YOUR TASK:
In the entries below, which lines run from the one containing "The build123d and" to the one containing "# but a long"? Copy exactly those lines, ends included, and no others.

MATERIAL PROVIDED:
------------------------------------------------------------
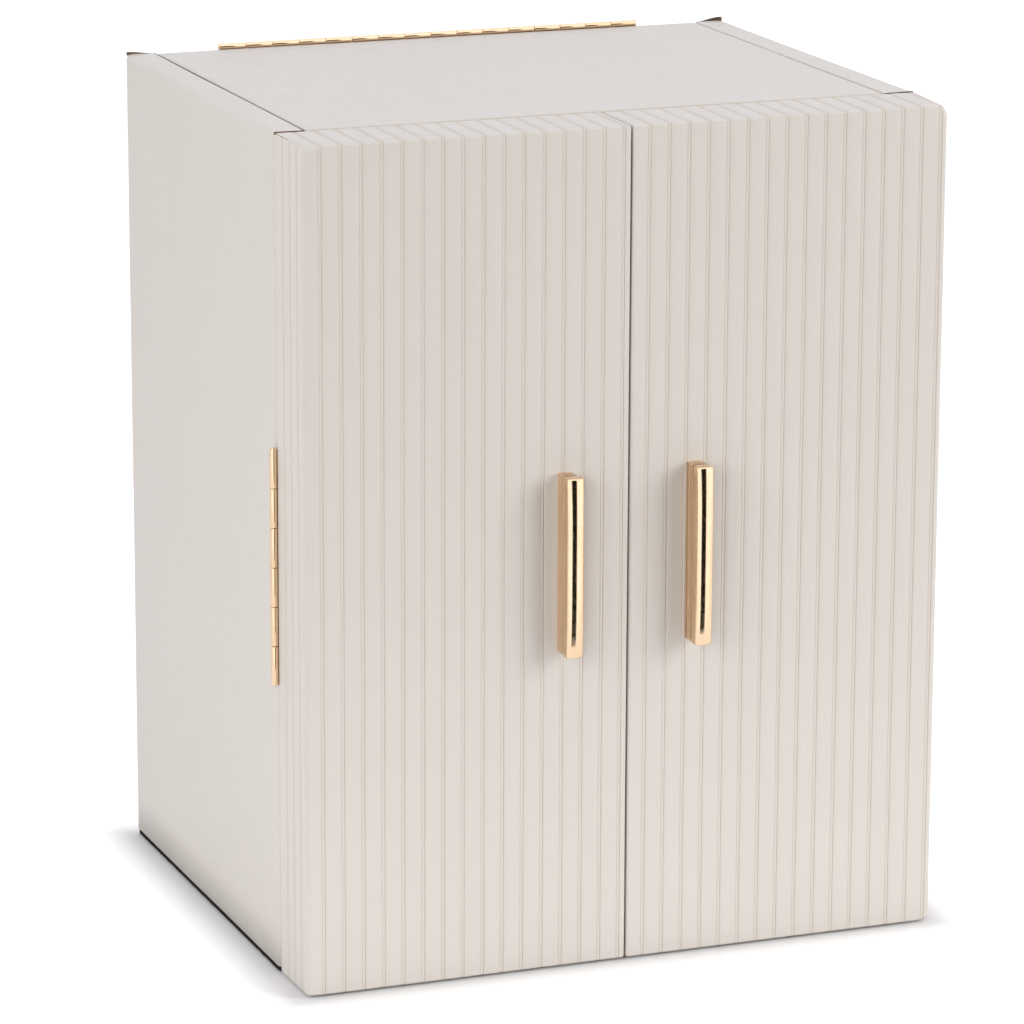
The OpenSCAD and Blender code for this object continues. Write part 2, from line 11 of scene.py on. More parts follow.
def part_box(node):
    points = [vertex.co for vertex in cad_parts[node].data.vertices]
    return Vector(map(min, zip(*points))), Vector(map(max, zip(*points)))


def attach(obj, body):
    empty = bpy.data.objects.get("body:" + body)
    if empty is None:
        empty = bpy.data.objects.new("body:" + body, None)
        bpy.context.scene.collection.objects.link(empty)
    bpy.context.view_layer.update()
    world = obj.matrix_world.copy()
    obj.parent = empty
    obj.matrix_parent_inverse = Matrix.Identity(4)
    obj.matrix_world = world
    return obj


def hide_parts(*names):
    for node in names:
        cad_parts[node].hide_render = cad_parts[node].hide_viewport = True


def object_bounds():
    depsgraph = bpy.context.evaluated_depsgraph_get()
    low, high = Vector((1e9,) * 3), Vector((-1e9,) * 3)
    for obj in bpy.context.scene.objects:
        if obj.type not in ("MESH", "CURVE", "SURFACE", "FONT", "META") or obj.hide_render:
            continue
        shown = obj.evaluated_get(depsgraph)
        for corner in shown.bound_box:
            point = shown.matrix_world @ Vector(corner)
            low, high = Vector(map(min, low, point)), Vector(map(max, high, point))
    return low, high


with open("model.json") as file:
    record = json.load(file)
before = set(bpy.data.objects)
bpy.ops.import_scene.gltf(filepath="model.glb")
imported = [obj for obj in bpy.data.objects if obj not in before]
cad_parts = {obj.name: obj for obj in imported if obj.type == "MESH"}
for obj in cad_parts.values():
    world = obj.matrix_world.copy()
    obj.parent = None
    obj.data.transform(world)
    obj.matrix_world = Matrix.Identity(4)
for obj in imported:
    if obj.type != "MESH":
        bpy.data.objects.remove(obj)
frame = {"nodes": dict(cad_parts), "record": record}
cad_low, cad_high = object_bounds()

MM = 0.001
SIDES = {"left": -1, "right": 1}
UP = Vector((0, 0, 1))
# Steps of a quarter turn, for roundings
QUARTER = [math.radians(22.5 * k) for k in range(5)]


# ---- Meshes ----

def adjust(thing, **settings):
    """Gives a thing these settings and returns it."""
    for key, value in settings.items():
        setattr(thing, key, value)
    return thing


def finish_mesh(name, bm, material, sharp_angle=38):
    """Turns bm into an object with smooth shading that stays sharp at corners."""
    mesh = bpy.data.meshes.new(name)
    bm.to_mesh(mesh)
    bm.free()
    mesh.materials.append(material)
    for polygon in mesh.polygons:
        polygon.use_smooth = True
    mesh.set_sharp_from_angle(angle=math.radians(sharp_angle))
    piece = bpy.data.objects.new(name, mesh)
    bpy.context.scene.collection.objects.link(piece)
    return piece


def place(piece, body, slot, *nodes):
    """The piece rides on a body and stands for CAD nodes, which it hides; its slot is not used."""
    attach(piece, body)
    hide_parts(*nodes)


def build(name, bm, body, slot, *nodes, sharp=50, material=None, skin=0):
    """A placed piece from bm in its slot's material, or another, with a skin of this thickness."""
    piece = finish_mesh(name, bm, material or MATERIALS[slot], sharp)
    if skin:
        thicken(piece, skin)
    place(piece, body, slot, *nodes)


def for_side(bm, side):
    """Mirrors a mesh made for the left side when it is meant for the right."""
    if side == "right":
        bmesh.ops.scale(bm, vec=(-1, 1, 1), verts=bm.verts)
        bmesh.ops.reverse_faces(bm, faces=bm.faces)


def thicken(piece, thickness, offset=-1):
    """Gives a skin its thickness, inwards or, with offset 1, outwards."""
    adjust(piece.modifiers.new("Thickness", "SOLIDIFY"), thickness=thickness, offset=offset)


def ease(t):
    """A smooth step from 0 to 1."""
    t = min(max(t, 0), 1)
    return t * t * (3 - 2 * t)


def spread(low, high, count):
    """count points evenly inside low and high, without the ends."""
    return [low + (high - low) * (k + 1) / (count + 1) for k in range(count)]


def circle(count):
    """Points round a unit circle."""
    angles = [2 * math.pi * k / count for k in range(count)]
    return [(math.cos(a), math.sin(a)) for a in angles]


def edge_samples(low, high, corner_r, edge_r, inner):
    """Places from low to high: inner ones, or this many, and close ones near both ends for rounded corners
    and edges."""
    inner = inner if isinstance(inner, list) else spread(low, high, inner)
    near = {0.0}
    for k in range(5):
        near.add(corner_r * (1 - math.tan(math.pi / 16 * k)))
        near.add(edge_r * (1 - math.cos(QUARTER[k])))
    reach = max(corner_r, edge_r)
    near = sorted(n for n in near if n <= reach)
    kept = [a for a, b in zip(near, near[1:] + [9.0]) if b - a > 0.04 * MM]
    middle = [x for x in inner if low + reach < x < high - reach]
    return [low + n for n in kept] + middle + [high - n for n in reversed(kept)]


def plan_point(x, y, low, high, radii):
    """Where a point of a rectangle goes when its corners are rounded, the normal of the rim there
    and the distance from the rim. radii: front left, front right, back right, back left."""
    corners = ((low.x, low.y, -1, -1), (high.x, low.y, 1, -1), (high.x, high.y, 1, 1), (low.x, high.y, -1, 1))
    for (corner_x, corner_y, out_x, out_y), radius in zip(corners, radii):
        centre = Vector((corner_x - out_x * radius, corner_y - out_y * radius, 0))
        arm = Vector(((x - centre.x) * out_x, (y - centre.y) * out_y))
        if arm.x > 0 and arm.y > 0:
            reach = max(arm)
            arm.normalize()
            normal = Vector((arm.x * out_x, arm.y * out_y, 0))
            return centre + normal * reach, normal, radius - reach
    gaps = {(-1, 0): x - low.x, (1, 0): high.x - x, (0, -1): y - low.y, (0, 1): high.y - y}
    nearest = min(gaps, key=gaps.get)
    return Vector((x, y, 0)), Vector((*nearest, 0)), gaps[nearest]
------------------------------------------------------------
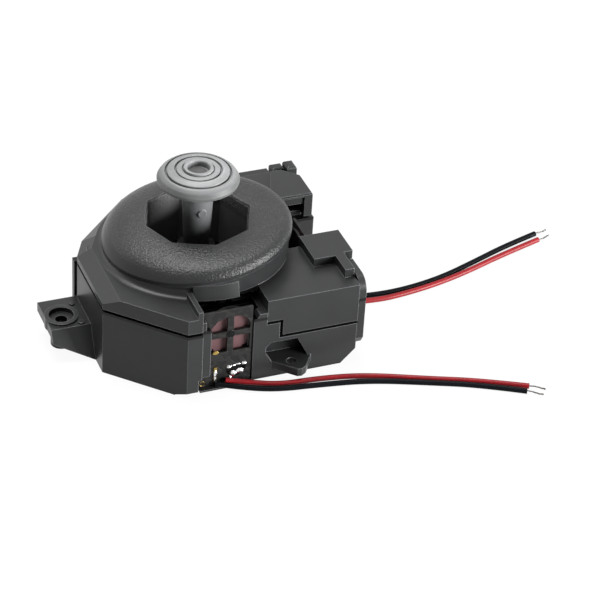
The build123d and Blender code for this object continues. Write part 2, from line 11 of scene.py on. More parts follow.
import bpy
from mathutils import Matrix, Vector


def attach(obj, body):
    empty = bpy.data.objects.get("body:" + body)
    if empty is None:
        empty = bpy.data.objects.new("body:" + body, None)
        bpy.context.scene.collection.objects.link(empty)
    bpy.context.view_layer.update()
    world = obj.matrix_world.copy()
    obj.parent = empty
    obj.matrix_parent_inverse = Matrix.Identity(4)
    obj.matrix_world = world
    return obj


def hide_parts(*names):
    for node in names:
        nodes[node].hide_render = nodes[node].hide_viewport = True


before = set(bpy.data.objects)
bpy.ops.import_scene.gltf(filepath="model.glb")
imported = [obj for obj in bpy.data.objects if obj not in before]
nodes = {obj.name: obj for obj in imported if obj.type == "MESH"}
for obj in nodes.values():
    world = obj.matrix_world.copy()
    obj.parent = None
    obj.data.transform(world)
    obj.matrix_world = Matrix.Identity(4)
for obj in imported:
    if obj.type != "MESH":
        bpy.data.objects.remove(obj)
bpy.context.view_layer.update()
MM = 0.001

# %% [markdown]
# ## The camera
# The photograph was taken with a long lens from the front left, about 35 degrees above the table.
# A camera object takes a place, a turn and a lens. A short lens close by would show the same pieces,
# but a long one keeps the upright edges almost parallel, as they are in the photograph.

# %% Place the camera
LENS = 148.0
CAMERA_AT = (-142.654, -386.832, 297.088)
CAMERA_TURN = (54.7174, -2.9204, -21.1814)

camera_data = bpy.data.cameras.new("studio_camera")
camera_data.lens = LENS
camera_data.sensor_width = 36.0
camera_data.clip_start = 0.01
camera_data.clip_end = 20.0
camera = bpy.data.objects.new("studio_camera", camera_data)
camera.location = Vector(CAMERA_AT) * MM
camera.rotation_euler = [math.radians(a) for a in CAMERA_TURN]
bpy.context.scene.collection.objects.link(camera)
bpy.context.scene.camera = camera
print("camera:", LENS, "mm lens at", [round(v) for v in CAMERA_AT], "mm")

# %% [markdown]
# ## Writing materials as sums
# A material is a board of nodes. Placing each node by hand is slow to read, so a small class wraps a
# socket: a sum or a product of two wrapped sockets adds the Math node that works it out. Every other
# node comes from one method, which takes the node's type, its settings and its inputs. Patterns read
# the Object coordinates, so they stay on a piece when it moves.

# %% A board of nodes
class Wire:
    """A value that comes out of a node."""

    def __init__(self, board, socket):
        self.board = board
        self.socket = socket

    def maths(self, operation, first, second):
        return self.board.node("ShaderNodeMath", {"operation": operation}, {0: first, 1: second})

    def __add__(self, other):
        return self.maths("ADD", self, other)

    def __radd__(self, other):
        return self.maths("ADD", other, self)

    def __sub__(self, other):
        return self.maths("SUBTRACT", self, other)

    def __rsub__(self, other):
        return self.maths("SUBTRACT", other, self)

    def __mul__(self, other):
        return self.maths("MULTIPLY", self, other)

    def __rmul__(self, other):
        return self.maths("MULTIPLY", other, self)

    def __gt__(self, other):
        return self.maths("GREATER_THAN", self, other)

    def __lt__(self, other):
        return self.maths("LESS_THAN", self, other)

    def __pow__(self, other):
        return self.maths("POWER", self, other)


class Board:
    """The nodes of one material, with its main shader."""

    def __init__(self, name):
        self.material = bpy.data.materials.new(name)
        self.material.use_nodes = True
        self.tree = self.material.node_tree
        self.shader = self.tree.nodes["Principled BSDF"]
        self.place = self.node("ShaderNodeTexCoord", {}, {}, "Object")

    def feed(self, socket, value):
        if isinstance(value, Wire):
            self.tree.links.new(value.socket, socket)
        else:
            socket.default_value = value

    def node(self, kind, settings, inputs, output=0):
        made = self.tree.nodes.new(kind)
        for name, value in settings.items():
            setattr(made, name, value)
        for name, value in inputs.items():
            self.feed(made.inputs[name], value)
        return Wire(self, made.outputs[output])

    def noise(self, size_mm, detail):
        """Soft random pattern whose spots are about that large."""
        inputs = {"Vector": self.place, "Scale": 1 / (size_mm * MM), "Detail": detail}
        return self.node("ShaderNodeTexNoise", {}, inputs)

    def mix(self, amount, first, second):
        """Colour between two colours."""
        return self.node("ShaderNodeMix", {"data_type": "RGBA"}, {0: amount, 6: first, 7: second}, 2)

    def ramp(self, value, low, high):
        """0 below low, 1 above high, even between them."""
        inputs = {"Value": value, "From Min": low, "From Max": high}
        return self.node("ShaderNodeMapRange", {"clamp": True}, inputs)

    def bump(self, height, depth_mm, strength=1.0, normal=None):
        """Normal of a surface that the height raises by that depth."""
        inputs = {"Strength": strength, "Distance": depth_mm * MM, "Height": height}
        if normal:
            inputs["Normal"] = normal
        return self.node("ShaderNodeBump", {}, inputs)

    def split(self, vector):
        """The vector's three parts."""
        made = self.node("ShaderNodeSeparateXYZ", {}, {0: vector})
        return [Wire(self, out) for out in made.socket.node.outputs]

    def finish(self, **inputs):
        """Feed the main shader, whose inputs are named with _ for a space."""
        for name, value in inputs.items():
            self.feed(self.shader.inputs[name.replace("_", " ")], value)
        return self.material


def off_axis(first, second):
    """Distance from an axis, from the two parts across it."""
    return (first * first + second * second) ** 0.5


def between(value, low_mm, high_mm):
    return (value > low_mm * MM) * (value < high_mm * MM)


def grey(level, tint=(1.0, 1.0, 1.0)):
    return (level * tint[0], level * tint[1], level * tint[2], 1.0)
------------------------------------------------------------
RESPONSE TO THE EXERCISE:
The build123d and Blender code for this object continues. Write part 2, from line 11 of scene.py on. More parts follow.
import bpy
from mathutils import Matrix, Vector


def attach(obj, body):
    empty = bpy.data.objects.get("body:" + body)
    if empty is None:
        empty = bpy.data.objects.new("body:" + body, None)
        bpy.context.scene.collection.objects.link(empty)
    bpy.context.view_layer.update()
    world = obj.matrix_world.copy()
    obj.parent = empty
    obj.matrix_parent_inverse = Matrix.Identity(4)
    obj.matrix_world = world
    return obj


def hide_parts(*names):
    for node in names:
        nodes[node].hide_render = nodes[node].hide_viewport = True


before = set(bpy.data.objects)
bpy.ops.import_scene.gltf(filepath="model.glb")
imported = [obj for obj in bpy.data.objects if obj not in before]
nodes = {obj.name: obj for obj in imported if obj.type == "MESH"}
for obj in nodes.values():
    world = obj.matrix_world.copy()
    obj.parent = None
    obj.data.transform(world)
    obj.matrix_world = Matrix.Identity(4)
for obj in imported:
    if obj.type != "MESH":
        bpy.data.objects.remove(obj)
bpy.context.view_layer.update()
MM = 0.001

# %% [markdown]
# ## The camera
# The photograph was taken with a long lens from the front left, about 35 degrees above the table.
# A camera object takes a place, a turn and a lens. A short lens close by would show the same pieces,
# but a long one keeps the upright edges almost parallel, as they are in the photograph.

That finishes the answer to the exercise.